SHORT PROBLEM »
Hand back each line, unchanged, from the top down to the line where "0.5), amount, value)" sits.

····················

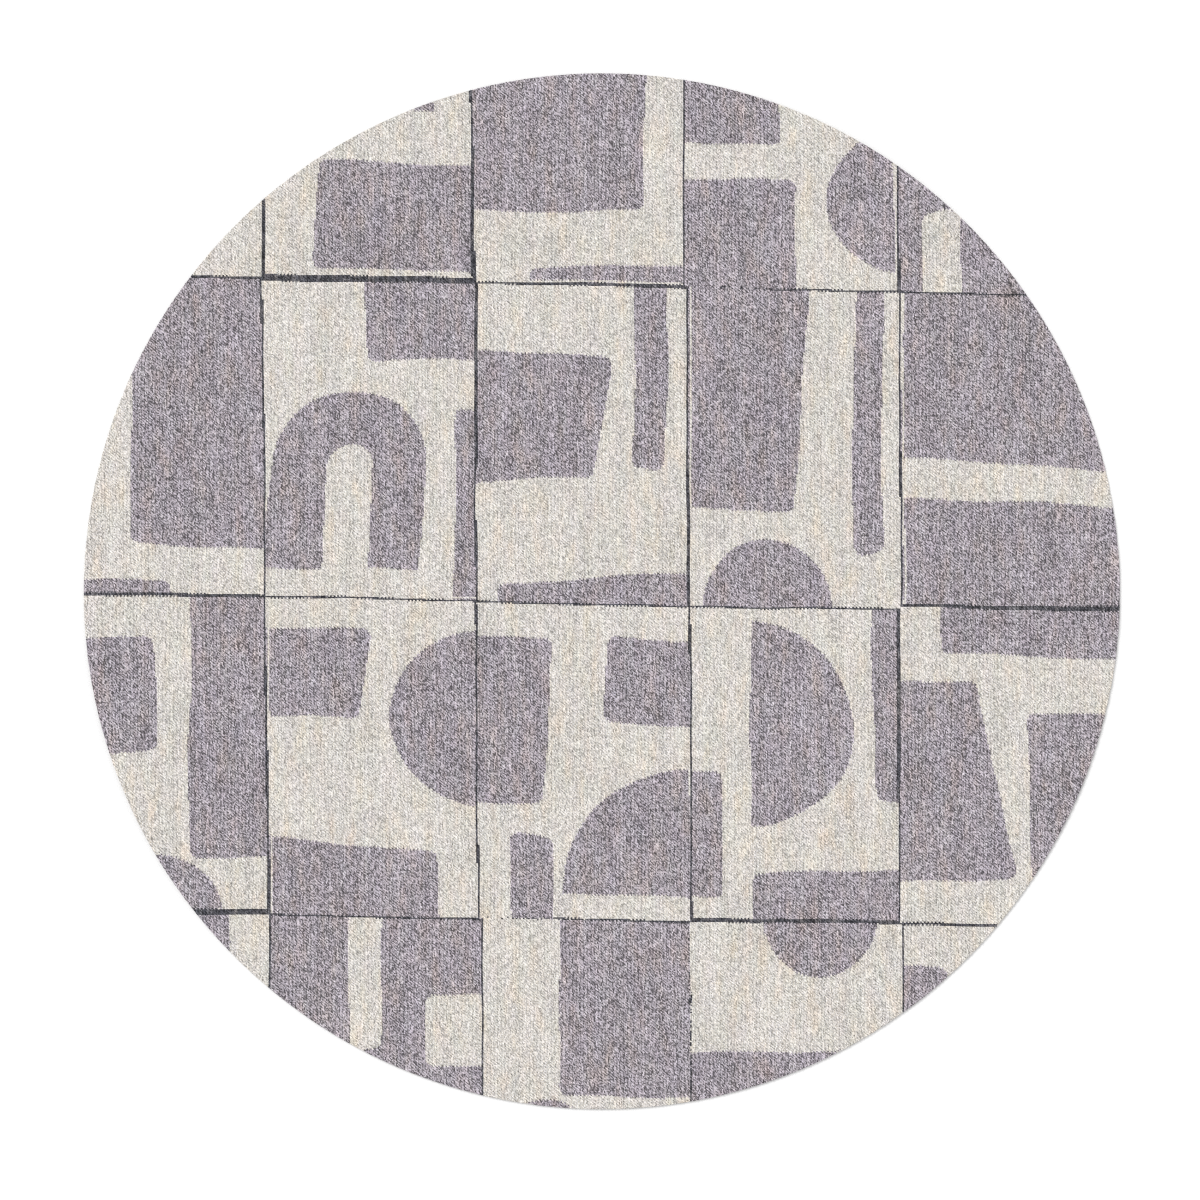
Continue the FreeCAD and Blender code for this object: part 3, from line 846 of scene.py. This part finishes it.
class Surface:
    """A material under construction: each call adds a node and gives back what it puts out."""

    def __init__(self, name):
        self.material = bpy.data.materials.new(name)
        self.material.use_nodes = True
        self.tree = self.material.node_tree
        self.shader = self.tree.nodes["Principled BSDF"]

    def node(self, kind, inputs=(), **settings):
        made = self.tree.nodes.new("ShaderNode" + kind)
        for key, value in settings.items():
            setattr(made, key, value)
        for key, value in dict(inputs).items():
            self.put(made.inputs[key], value)
        return made

    def put(self, socket, value):
        if isinstance(value, bpy.types.NodeSocket):
            self.tree.links.new(value, socket)
        else:
            socket.default_value = value

    def math(self, operation, *values):
        return self.node("Math", enumerate(values), operation=operation).outputs[0]

    def attribute(self, name, output="Vector"):
        return self.node("Attribute", attribute_name=name).outputs[output]

    def place(self):
        return self.node("TexCoord").outputs["Object"]

    def parts(self, vector):
        return self.node("SeparateXYZ", {0: vector}).outputs

    def vector(self, x, y, z=0.0):
        return self.node("CombineXYZ", {0: x, 1: y, 2: z}).outputs[0]

    def line(self, value, slope, base):
        """A value times slope, plus base."""
        return self.math("MULTIPLY_ADD", value, slope, base)

    def times(self, value, factor):
        return self.math("MULTIPLY", value, factor)

    def vary(self, value, source, amount):
        """A value, and so much of how far above or below a half the source is."""
        return self.line(self.math("SUBTRACT", source, 0.5), amount, value)

    def noise(self, scale, detail=2.0, place=None):
        """Noise over the piece itself, unless another place is given."""
        settings = {"Vector": place or self.place(), "Scale": scale, "Detail": detail}
        return self.node("TexNoise", settings).outputs["Fac"]

    def grain(self, x, y, counts, layer=0.0):
        """Noise over the weave, with so many grains to a column and so many to a row."""
        place = self.vector(self.times(x, counts[0]), self.times(y, counts[1]), layer)
        return self.noise(1.0, 1.0, place)

    def chance(self, vector):
        return self.node("TexWhiteNoise", {"Vector": vector}).outputs["Value"]

    def ramp(self, value, *stops):
        made = self.node("ValToRGB", {"Fac": value})
        elements = made.color_ramp.elements
        while len(elements) < len(stops):
            elements.new(0.5)
        for element, (at, colour) in zip(elements, stops):
            element.position, element.color = at, colour
        return made.outputs["Color"]

    def tones(self, value, *colours, spread=0.2):
        """Colours as on a screen, spaced evenly over a noise, so far each way from a half."""
        places = np.linspace(0.5 - spread, 0.5 + spread, len(colours))
        return self.ramp(value, *[(at, srgb(*colour)) for at, colour in zip(places, colours)])

    def mix(self, factor, first, second, blend="MIX"):
        sockets = {0: factor, 6: first, 7: second}  # 6 and 7 take colours, and output 2 gives one
        return self.node("Mix", sockets, data_type="RGBA", blend_type=blend).outputs[2]

    def shade(self, colour, value):
        """A colour made darker or lighter by a value about 1."""
        return self.mix(1.0, colour, self.vector(value, value, value), "MULTIPLY")

    def bump(self, height, distance, strength=1.0):
        inputs = {"Height": height, "Distance": distance, "Strength": strength}
        self.put(self.shader.inputs["Normal"], self.node("Bump", inputs).outputs[0])

    def finish(self, colour, roughness, specular, sheen=0.0):
        names = ("Base Color", "Roughness", "Specular IOR Level", "Sheen Weight")
        for key, value in zip(names, (colour, roughness, specular, sheen)):
            self.put(self.shader.inputs[key], value)
        return self.material


# The yarns, each from its darkest to its lightest tone
TONES = {
    CREAM: ((212, 208, 203), (216, 212, 207), (219, 215, 211)),
    GREY: ((158, 151, 158), (165, 158, 165), (174, 168, 174)),
    CHARCOAL: ((62, 62, 68), (84, 84, 90), (112, 110, 114)),
}
# Tints, which multiply those, and where in their noise each is reached
NO_TINT = (1.0, 1.0, 1.0, 1)
WARM = ((0.26, (1.065, 1.000, 0.925, 1)), (0.46, NO_TINT), (0.74, (0.985, 1.000, 1.045, 1)))
GREEN = ((0.26, (1.018, 0.992, 1.010, 1)), (0.50, NO_TINT), (0.74, (0.982, 1.008, 0.988, 1)))
TAN = ((0.34, (1.000, 0.942, 0.815, 1)), (0.50, NO_TINT))
TAN_CREAM, TAN_DARKER = 1.0, 0.65  # how much of the tan the cream yarn takes, and the other two
SHADE_CREAM, SHADE_DARKER = 0.47, 1.0  # the same, of the random tone and the painted shade together
DARKEST = 0.22  # the least that the random tone and the painted shade leave of a yarn's colour
PLY_PAINTED_SHADE, GAP_PAINTED_SHADE = -0.26, -0.44  # painted shade where two beads meet, and in the gaps between columns
JUMP = 13.7  # so far apart in a noise, two columns are nothing like each other
# How many of each there are to a yarn column across it, and to a yarn row along it
SPUN, TUFTS, SPECKS = (JUMP, 0.24), (4.0, 3.2), (3.0, 2.4)
STRANDS, STREAKS = (4.6, 0.4), (0.4, 0.03)


def yarn_places(s):
    """Where a point is in the weave: along it, in a column, across that column, and along its slant."""
    x, y, _ = s.parts(s.attribute("laid"))
    column = s.math("FLOOR", x)
    across = s.math("SUBTRACT", x, column)
    return x, y, column, across, s.math("ADD", y, across)


def by_yarn(s, yarn, cream, darker):
    """One value on the cream yarn and another on the two darker ones."""
    return s.line(s.math("MINIMUM", yarn, 1.0), darker - cream, cream)


def patches(s, scale, shift, tints):
    """A tint that changes in soft patches, drawn out along the yarn."""
    inputs = {"Vector": s.place(), "Scale": (1.0, 0.3, 1.0), "Location": (shift, shift, shift)}
    place = s.node("Mapping", inputs).outputs["Vector"]
    return s.ramp(s.noise(scale, 5.0, place), *tints)


def heather(s, y, column, yarn, tuft):
    """The three yarns, each spun unevenly, tinted in long soft patches and tan in its hollows."""
    spun = s.grain(column, y, SPUN)
    colour = s.tones(spun, *TONES[CREAM])
    for kind in (GREY, CHARCOAL):
        colour = s.mix(s.math("GREATER_THAN", yarn, kind - 0.5), colour, s.tones(spun, *TONES[kind]))
    colour = s.mix(1.0, colour, patches(s, 60.0, 0.0, WARM), "MULTIPLY")
    colour = s.mix(1.0, colour, patches(s, 70.0, 7.0, GREEN), "MULTIPLY")
    return s.mix(by_yarn(s, yarn, TAN_CREAM, TAN_DARKER), colour, s.ramp(tuft, *TAN), "MULTIPLY")


def chenille():
    """The woven face: heathered yarn in columns, pinched into beads that slant down to the right, with
    painted shade where two beads meet and in the gaps between columns.
    """
    s = Surface("chenille_weave")
    x, y, column, across, slant = yarn_places(s)
    yarn = s.attribute("yarn", "Fac")

    ply = s.math("COSINE", s.times(slant, tau))
    off_crown = s.math("ABSOLUTE", s.math("SUBTRACT", across, 0.5))
    gap = s.math("POWER", s.times(off_crown, 2.0), 3.0)
    bead = s.chance(s.vector(column, s.math("FLOOR", slant)))
    tuft_across = s.line(across, TUFTS[0], s.times(column, JUMP))
    tuft = s.grain(tuft_across, slant, (1.0, TUFTS[1]), layer=2.0)
    speck_across = s.math("FLOOR", s.times(x, SPECKS[0]))
    speck_along = s.math("FLOOR", s.times(slant, SPECKS[1]))
    speck = s.chance(s.vector(speck_across, speck_along, 3.0))
    strand = s.grain(x, y, STRANDS, layer=8.0)
    streak = s.grain(x, y, STREAKS, layer=5.0)
    fibre = s.noise(1500.0)
    cloud = s.noise(9.0)

    # painted shade: the colour is darkened where two beads meet and in the gaps between columns, the
    # hollows of the weave
    value = s.line(ply, PLY_PAINTED_SHADE, s.times(gap, GAP_PAINTED_SHADE))
    for source, amount in (
        (bead, 0.06), (tuft, 2.0), (speck, 1.6), (strand, 1.7), (fibre, 1.0), (cloud, 0.3),
        (streak, 0.6),
    ):
        value = s.vary(value, source, amount)
    value = s.line(value, by_yarn(s, yarn, SHADE_CREAM, SHADE_DARKER), 1.0)
    colour = s.shade(heather(s, y, column, yarn, tuft), s.math("MAXIMUM", value, DARKEST))
    s.bump(s.line(ply, -0.35, fibre), 0.5 * MM, 0.7)
    return s.finish(colour, s.line(fibre, 0.15, 0.82), 0.15, sheen=0.12)


def latex():
    """Dried latex: off-white and faintly mottled, with the cloth's weave showing through as bumps."""
    s = Surface("latex")
    mottle = s.noise(180.0, 3.0)
    grain = s.noise(900.0)
    colour = s.tones(mottle, (206, 200, 184), (226, 221, 208), spread=0.15)
    s.bump(s.math("ADD", mottle, grain), 0.25 * MM, 0.6)
    return s.finish(colour, s.line(grain, 0.3, 0.35), 0.4)


def felt():
    """Needled felt: matted fibres of several greys, with the fine pits that the needles leave."""
    s = Surface("felt")
    fibre = s.noise(1100.0, 4.0)
    cloud = s.noise(35.0)
    pits = s.node("TexVoronoi", {"Vector": s.place(), "Scale": 420.0}).outputs["Distance"]
    greys = s.tones(fibre, (142, 136, 128), (176, 170, 162), (206, 201, 194))
    colour = s.shade(greys, s.vary(1.0, cloud, 0.25))
    s.bump(s.line(pits, 0.6, fibre), 0.5 * MM, 0.8)
    return s.finish(colour, s.line(fibre, 0.1, 0.85), 0.2, sheen=0.2)


TWILL_PITCH = 0.9 * MM  # from one rib of the tape's twill to the next
CHEVRON = 3.5 * MM  # how far across the tape the ribs run before they change way
SATIN_PITCH, WARP_PITCH = 0.45 * MM, 0.3 * MM
SELVEDGE = 1 * MM


def cotton_tape():
    """Cotton twill tape: a herringbone of fine ribs that changes way every few millimetres."""
    s = Surface("cotton_tape")
    along, across, _ = s.parts(s.attribute("laid"))
    chevron = s.math("PINGPONG", across, CHEVRON)
    rib = s.math("SINE", s.times(s.math("ADD", along, chevron), tau / TWILL_PITCH))
    thread = s.noise(1600.0)
    cloud = s.noise(60.0)
    # painted shade: the colour is darker in the grooves between the twill's ribs and lighter on their
    # crests
    value = s.vary(s.line(rib, 0.10, 0.95), thread, 0.4)
    colour = s.tones(cloud, (146, 140, 142), (164, 158, 158))
    s.bump(s.line(thread, 0.6, rib), 0.12 * MM, 0.9)
    return s.finish(s.shade(colour, value), s.line(thread, 0.1, 0.8), 0.25, sheen=0.1)


def hem_thread():
    """Spun polyester thread with a faint gloss and stray fibres."""
    s = Surface("hem_thread")
    fibre = s.noise(3000.0)
    colour = s.tones(fibre, (186, 181, 174), (222, 218, 210))
    s.bump(fibre, 0.05 * MM, 0.8)
    return s.finish(colour, s.line(fibre, 0.2, 0.5), 0.4)


def label_ribbon():
    """Woven satin: ivory, with fine ribs across it and a firmer edge along each side."""
    s = Surface("label_ribbon")
    along, across, _ = s.parts(s.attribute("laid"))
    rib = s.math("SINE", s.times(along, tau / SATIN_PITCH))
    warp = s.math("SINE", s.times(across, tau / WARP_PITCH))
    selvedge = s.math("GREATER_THAN", s.math("ABSOLUTE", across), LABEL_WIDTH / 2 - SELVEDGE)
    cloud = s.noise(300.0)
    # painted shade: the colour is a little darker in the grooves between the ribs
    value = s.line(selvedge, -0.06, s.line(rib, 0.03, 0.98))
    colour = s.tones(cloud, (226, 222, 210), (236, 233, 224))
    s.bump(s.line(warp, 0.5, rib), 0.04 * MM, 0.8)
    return s.finish(s.shade(colour, value), s.line(cloud, 0.15, 0.32), 0.5, sheen=0.1)


def studio_floor():
    """Matt white paper with the faintest tooth."""
    s = Surface("studio_floor")
    tooth = s.noise(900.0)
    colour = s.ramp(tooth, (0.3, (0.970, 0.970, 0.970, 1)), (0.7, (0.985, 0.985, 0.985, 1)))
    return s.finish(colour, 1.0, 0.0)


# ---- the studio
IMAGE_SPAN = 1.7364  # metres across the picture, at the rug
LENS, SENSOR = 85.0, 36.0
AIM = (-2.7 * MM, -12.7 * MM)  # the camera looks at this place, a little off the rug's centre
DOME = 0.72  # share of the light that comes evenly from all round
KEY = 0.38  # and from one large soft source, high at the upper left
KEY_ELEVATION = radians(48)
KEY_BEARING = radians(128)
KEY_SPREAD = radians(30)  # how wide the source looks from the rug
FLOOR_SIZE = 60.0  # half of its width
FLOOR_GAP = 0.02 * MM  # keeps the floor clear of the felt
CLIP_END = 200.0  # beyond the floor's corners, as the camera sees them


def floor():
    """The floor, far larger than any view of the rug needs."""
    far, level = FLOOR_SIZE, cad_low.z - FLOOR_GAP
    corners = [(-far, -far, level), (far, -far, level), (far, far, level), (-far, far, level)]
    thing = build_mesh("floor", np.array(corners), [[0, 1, 2, 3]])
    thing.data.materials.append(studio_floor())


def camera():
    """Straight down, upright in the picture, from far enough for a long lens."""
    data = bpy.data.cameras.new("camera")
    data.lens, data.sensor_width = LENS, SENSOR
    thing = bpy.data.objects.new("camera", data)
    bpy.context.scene.collection.objects.link(thing)
    thing.location = (*AIM, cloth_high.z + IMAGE_SPAN * LENS / SENSOR)
    data.clip_end = CLIP_END
    bpy.context.scene.camera = thing


def lights():
    """An even white dome, pure white to the camera, and one soft key."""
    scene = bpy.context.scene
    world = bpy.data.worlds.new("dome")
    scene.world = world
    world.use_nodes = True
    tree = world.node_tree
    background = tree.nodes["Background"]
    background.inputs["Color"].default_value = (1, 1, 1, 1)
    seen = tree.nodes.new("ShaderNodeLightPath")
    level = tree.nodes.new("ShaderNodeMapRange")
    level.inputs["To Min"].default_value = DOME
    level.inputs["To Max"].default_value = 1.0
    tree.links.new(seen.outputs["Is Camera Ray"], level.inputs["Value"])
    tree.links.new(level.outputs["Result"], background.inputs["Strength"])
    data = bpy.data.lights.new("key", "SUN")
    data.angle = KEY_SPREAD
    data.energy = KEY * pi / sin(KEY_ELEVATION)
    thing = bpy.data.objects.new("key", data)
    scene.collection.objects.link(thing)
    thing.rotation_euler = (pi / 2 - KEY_ELEVATION, 0, KEY_BEARING + pi / 2)
    scene.view_settings.view_transform = "Standard"
    scene.cycles.use_denoising = False  # it would smear a weave as fine as this one
    scene.cycles.filter_width = 1.2  # and so would a wide pixel filter


# ---- putting it together
def finish_piece(piece, material, node):
    """Gives a piece its material and its body, and hides the CAD part that it stands for."""
    piece.data.materials.append(material)
    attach(piece, "root")
    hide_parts(node)
    return piece


floor()
camera()
lights()
thread = hem_thread()
cloth = finish_piece(woven_face(), chenille(), "face_cloth")
coat = finish_piece(latex_coat(), latex(), "bond_coat")
backing = finish_piece(felt_backing(), felt(), "backing_felt")
tape = finish_piece(hem_tape_piece(), cotton_tape(), "hem_tape")
label = finish_piece(blank_label(), label_ribbon(), "sewn_label")
outer_row = hem_row("outer_hem_thread", TAPE_OUTER - ROW_INSET)
outer = finish_piece(outer_row, thread, "outer_hem_stitches")
inner_row = hem_row("inner_hem_thread", TAPE_INNER + ROW_INSET)
inner = finish_piece(inner_row, thread, "inner_hem_stitches")
lap = finish_piece(lap_row(), thread, "lap_stitches")
label_sewing = finish_piece(label_row(), thread, "label_stitches")
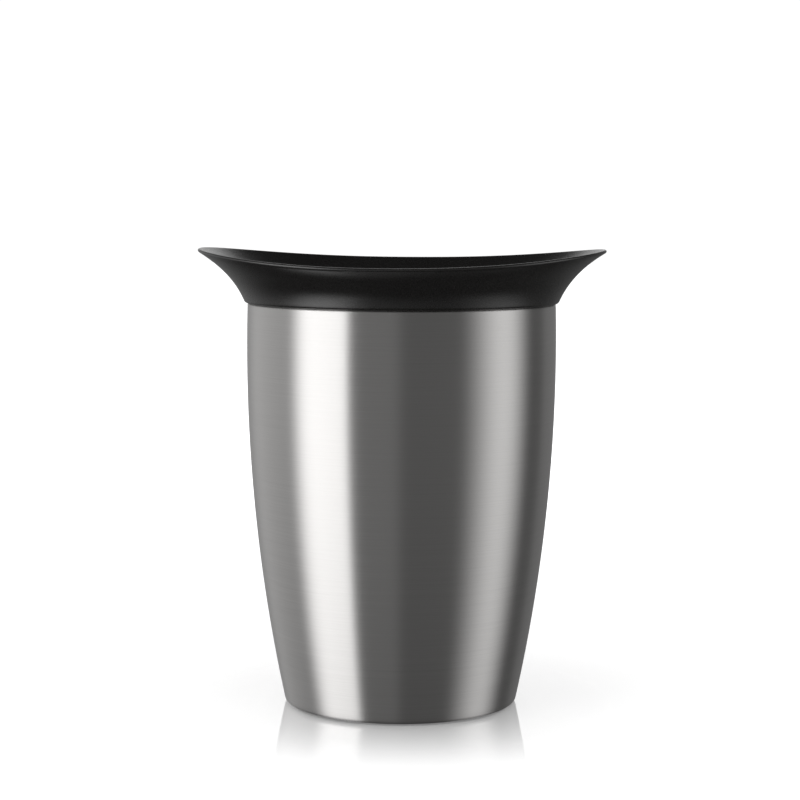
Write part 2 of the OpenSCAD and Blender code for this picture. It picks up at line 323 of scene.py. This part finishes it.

····················

THE COMPLETED TASK »
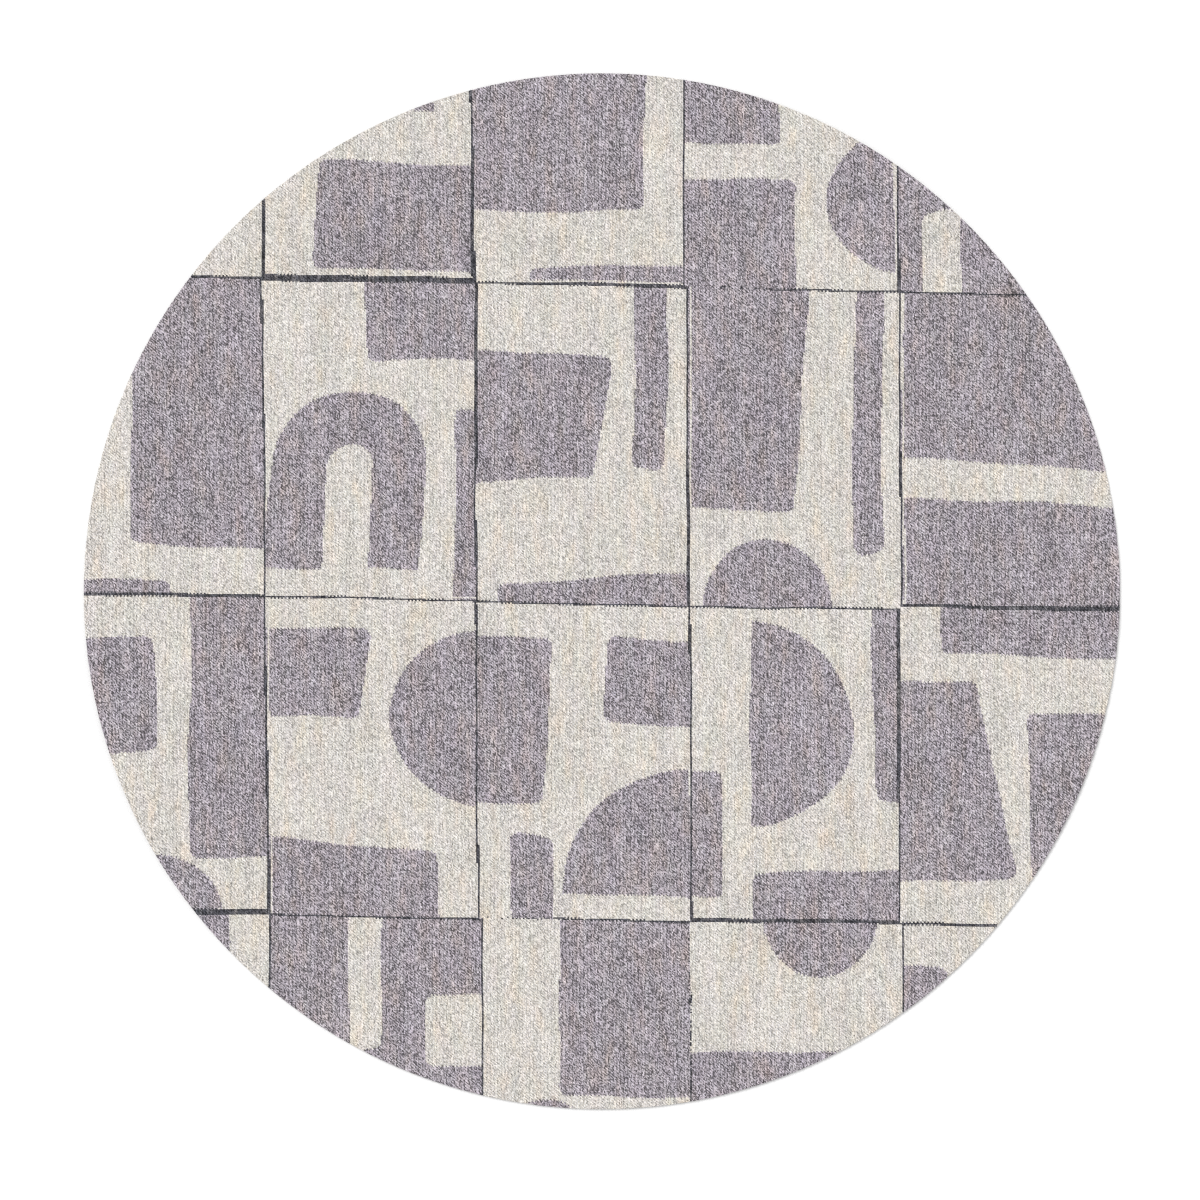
Continue the FreeCAD and Blender code for this object: part 3, from line 846 of scene.py. This part finishes it.
class Surface:
    """A material under construction: each call adds a node and gives back what it puts out."""

    def __init__(self, name):
        self.material = bpy.data.materials.new(name)
        self.material.use_nodes = True
        self.tree = self.material.node_tree
        self.shader = self.tree.nodes["Principled BSDF"]

    def node(self, kind, inputs=(), **settings):
        made = self.tree.nodes.new("ShaderNode" + kind)
        for key, value in settings.items():
            setattr(made, key, value)
        for key, value in dict(inputs).items():
            self.put(made.inputs[key], value)
        return made

    def put(self, socket, value):
        if isinstance(value, bpy.types.NodeSocket):
            self.tree.links.new(value, socket)
        else:
            socket.default_value = value

    def math(self, operation, *values):
        return self.node("Math", enumerate(values), operation=operation).outputs[0]

    def attribute(self, name, output="Vector"):
        return self.node("Attribute", attribute_name=name).outputs[output]

    def place(self):
        return self.node("TexCoord").outputs["Object"]

    def parts(self, vector):
        return self.node("SeparateXYZ", {0: vector}).outputs

    def vector(self, x, y, z=0.0):
        return self.node("CombineXYZ", {0: x, 1: y, 2: z}).outputs[0]

    def line(self, value, slope, base):
        """A value times slope, plus base."""
        return self.math("MULTIPLY_ADD", value, slope, base)

    def times(self, value, factor):
        return self.math("MULTIPLY", value, factor)

    def vary(self, value, source, amount):
        """A value, and so much of how far above or below a half the source is."""
        return self.line(self.math("SUBTRACT", source, 0.5), amount, value)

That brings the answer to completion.